Bret gets up and limps ever so slightly.  NICE.  A clothesline puts Yoko down for two again.  Bret comes off the middle rope and jumps into a belly to belly and the Canadian is in trouble.  Yoko takes him to the corner to set up the Banzai Drop but he literally slips and falls off the ropes and Bret climbs on for the pin to get the title back.  It sounds corny but this surprisingly worked.

Rating: C+. The main reason this match is miles ahead of last year’s is it gets a little more time. With Yoko you can’t go much longer than 15 minutes as he gets tired as well as he starts to run out of moves that he can use. This match clocks in at about 11 minutes, which doesn’t sound like much when compared to the nine and a half that it got the year before, but the time really does help.

There’s far less of the match dedicated to Bret trying to find a way around Yoko’s size and he just goes for it from bell to bell and it’s a huge improvement.  He comes off as a challenger and not an underdog the entire time which helps it out a lot.  Rather than having Bret doing whatever he can to survive, Bret looks like a guy looking for a way to win, which is a subtle but key difference.  FAR better than last year.

Luger comes down to congratulate him as the locker room empties for the big celebration.  Owen won’t get in there though and we have the feud for the rest of the year.
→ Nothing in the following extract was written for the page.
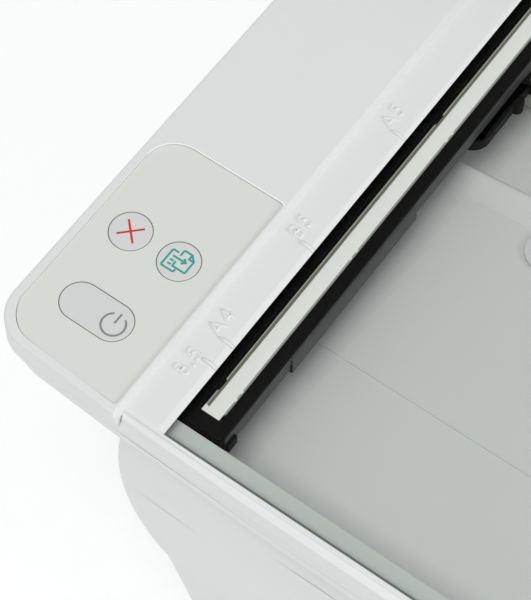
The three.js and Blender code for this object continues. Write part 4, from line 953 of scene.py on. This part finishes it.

Overall Rating: A. You have a 9 match card with two all time classics and do I really need to go on?  This show is all about that and the rest is just kind of there, but all the bad stuff is pretty short.  When you have two A+ matches on one show, it’s kind of hard to say it’s anything but great.  The one criticism I have: why wasn’t Luger vs. Bret the main event?  Either way, this was a great show as it feels epic on all levels and it comes off that way too.  Definitely worth seeing.